19 Adar 5770/March 5, 2010

I write these words as the joyous tunes and atmosphere of Purim is still swirling around me. The much anticipated and beloved holiday has come and gone in its usual haste, leaving us to wonder how it passes so fast.

On Purim morning as I was driving with my family to deliver shalach manos I drove through some of the Spring Valley side streets, a bit out of the Jewish community. The immediate contrast was striking. Suddenly there were no costumes to be seen, no jovial welcoming atmosphere of baskets and goodies being exchanged, and none of the gregarious laughter endemic to Purim. Suddenly it was a regular day with people caring for their needs in their usual self-absorbed manner. But when we reentered the Jewish neighborhoods a few moments later, we were once again embraced by the beautiful sights and sounds of Purim.

It is fascinating to think that in one area costumes and gaiety was wholly appropriate while, just a few blocks over, it was grossly inappropriate. In fact, even if a person walked those same blocks where it was appropriate to be dressed in costume on Purim one day earlier or later, his appearance would be incongruous. In other words, everything is a matter of time and place.

If that concept is true in general it is all the more true in regards to Purim. If we would act as we do on Purim any other day of the year people would surely see us as eccentric and strange.
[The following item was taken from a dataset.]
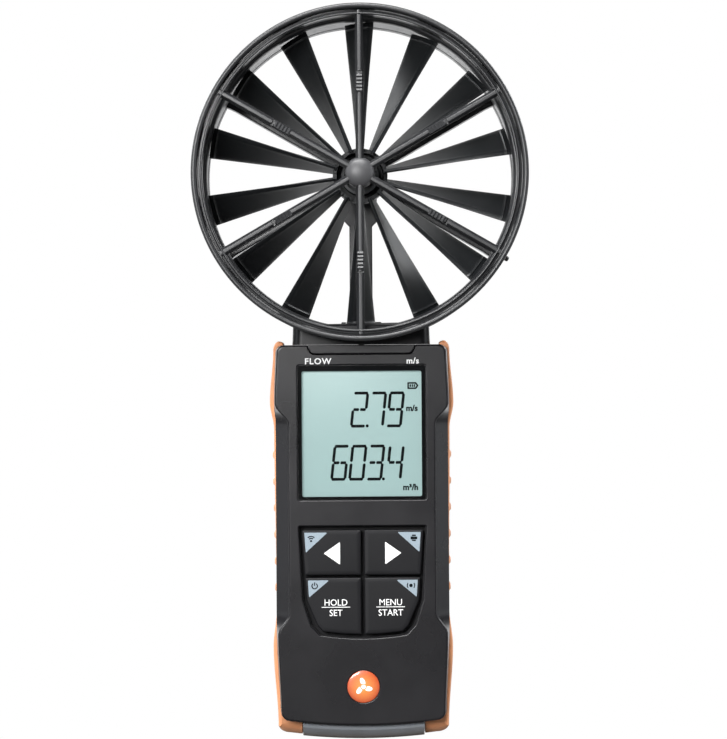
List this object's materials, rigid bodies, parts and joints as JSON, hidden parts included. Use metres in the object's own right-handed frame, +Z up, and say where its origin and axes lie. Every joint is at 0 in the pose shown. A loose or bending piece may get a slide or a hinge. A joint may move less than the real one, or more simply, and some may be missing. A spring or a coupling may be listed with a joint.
{
  "type": "vane anemometer",
  "caption": "Hand-held vane anemometer: a guarded ring duct with a free-turning bladed wheel, on a handle with display, keys and battery compartment.",
  "frame": {"origin": "middle of the foot: centre of the bounding box's bottom", "axes": "+Z up the handle to the ring, -Y out of the display and the air inlet, +X to the viewer's right"},
  "size_m": [0.104, 0.046, 0.228],
  "materials": {
    "housing": "fine moulded texture, semi-matte black",
    "blade": "smooth black, low gloss",
    "casing": "fine spark-eroded texture, dark grey",
    "grip": "soft-touch orange",
    "strip": "soft-touch blue grey",
    "window": "clear polished",
    "lcd": "pale green display",
    "key": "silicone, fine matte",
    "cable": "smooth jacket",
    "badge": "domed, glossy orange",
    "steel": "plain",
    "brass": "turned",
    "board": "green solder mask",
    "chip": "black moulded",
    "inner": "natural white",
    "tray": "black moulded",
    "cell": "printed sleeve"
  },
  "bodies": {
    "root": {"vane_housing": "housing", "inlet_guard": "housing", "outlet_guard": "housing", "column_cover": "housing", "funnel_pin": "steel", "sensor_cable": "cable", "hub_cap": "casing", "front_bearing": "brass", "rear_bearing": "brass", "temperature_sensor": "inner", "speed_pickup": "brass", "front_shell": "casing", "rear_shell": "casing", "grip_right": "grip", "grip_left": "grip", "end_cap": "strip", "display_window": "window", "lcd_glass": "lcd", "backlight": "inner", "lcd_frame": "inner", "keypad_mat": "key", "switch_left": "steel", "switch_right": "steel", "switch_mode": "steel", "switch_menu": "steel", "badge": "badge", "main_board": "board", "cable_socket": "inner", "processor": "chip", "radio_module": "steel", "buzzer": "chip", "battery_1": "cell", "battery_2": "cell", "battery_3": "cell", "battery_tray": "tray", "contact_spring_1": "steel", "contact_plate_1": "steel", "contact_spring_2": "steel", "contact_plate_2": "steel", "contact_spring_3": "steel", "contact_plate_3": "steel", "casing_screw_1": "steel", "casing_screw_2": "steel", "casing_screw_3": "steel", "casing_screw_4": "steel", "neck_screw_1": "steel", "neck_screw_2": "steel"},
    "vane": {"vane_wheel": "blade", "signal_disc": "steel", "rotor_axle": "steel"},
    "left_key": {"key_left": "key"},
    "right_key": {"key_right": "key"},
    "mode_key": {"key_mode": "key"},
    "menu_key": {"key_menu": "key"},
    "cover": {"battery_cover": "casing"}
  },
  "joints": [
    {"name": "vane_spin", "type": "hinge", "parent": "root", "child": "vane", "pos_m": [0, 0, 0.176], "axis": [0, -1, 0], "continuous": true},
    {"name": "left_press", "type": "slide", "parent": "root", "child": "left_key", "axis": [0, 1, 0], "range_m": [0, 0.0008]},
    {"name": "right_press", "type": "slide", "parent": "root", "child": "right_key", "axis": [0, 1, 0], "range_m": [0, 0.0008]},
    {"name": "mode_press", "type": "slide", "parent": "root", "child": "mode_key", "axis": [0, 1, 0], "range_m": [0, 0.0008]},
    {"name": "menu_press", "type": "slide", "parent": "root", "child": "menu_key", "axis": [0, 1, 0], "range_m": [0, 0.0008]},
    {"name": "cover_open", "type": "hinge", "parent": "root", "child": "cover", "pos_m": [0, 0.016, 0.0134], "axis": [-1, 0, 0], "range_deg": [0, 75]}
  ]
}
But during the twenty-fours of Purim certain boundaries of normalcy and expectations are altered so that we can spend the day together in exalted friendship and conviviality.
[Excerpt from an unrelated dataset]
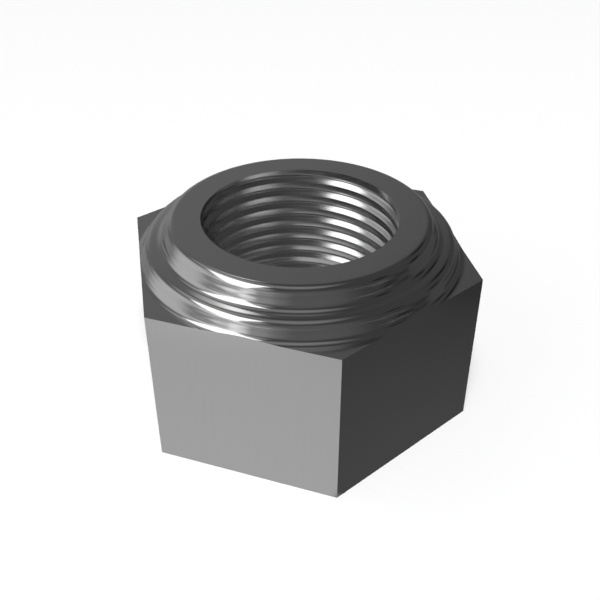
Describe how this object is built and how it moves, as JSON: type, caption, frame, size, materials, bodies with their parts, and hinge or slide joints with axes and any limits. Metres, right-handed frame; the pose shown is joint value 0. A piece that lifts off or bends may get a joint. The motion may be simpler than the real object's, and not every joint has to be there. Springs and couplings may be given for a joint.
{
  "type": "lock nut",
  "caption": "Plain steel hexagon lock nut with a stepped round collar above the flats and a threaded bore right through.",
  "frame": {"origin": "middle of the bearing face, on the bore's axis", "axes": "+Z along the bore from the bearing face to the collar; +X out of one wrench flat; +Y to a corner of the hexagon"},
  "size_m": [0.03, 0.0346, 0.0194],
  "materials": {
    "nut_steel": "plain steel: a finely turned, nearly mirror-bright collar and smooth drawn flats, with no plating and no wear"
  },
  "bodies": {
    "root": {"lock_nut": "nut_steel"}
  },
  "joints": []
}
But now Purim is over! The matanos laevyonim we gave has been well spent, the seudas Purim has been cleaned up – with tables and chairs folded and food put away, the unparalleled drinking has completely ceased, and the shalach manos baskets and goodies are being sorted as mothers begin to think about which chametz foods they want to get rid of, as they commence their Pesach cleaning. It definitely seems as if Purim has come and gone. Has the day been reduced to a mere fleeting memory?

The truth is that while all of the physical remnants of Purim have been put away, the true essence of Purim must remain with us permanently. The feelings of friendship and warmth that underlie the entire holiday must stay with us long after the costumes have been put away and the wine bottles have been emptied from the recycling bin. In this sense, only the physical components of Purim are limited to time and space, while the true essence of Purim transcends all limits.

After we concluded our beautiful and emotionally charged seudah on Purim afternoon, I had the opportunity to go with a few members of the shul to the Tish in Skver. It is an experience that cannot be captured in words. The energy that permeated the room while thousands of people jumped up and down on the bleachers singing, “Rabbi Akiva said: Praiseworthy are you O Israel”, with the Rebbe enthusiastically goading them on, was simply euphoric and indescribable.

For a half hour I stood holding hands and dancing with a chossid. Before I left I instinctively turned and hugged him. On Purim we both had reason to celebrate as Torah Jews and what could be greater! We may not have known each other, but on a spiritual level we were very close!

Purim has indeed come and passed, but I sure hope it’s not gone!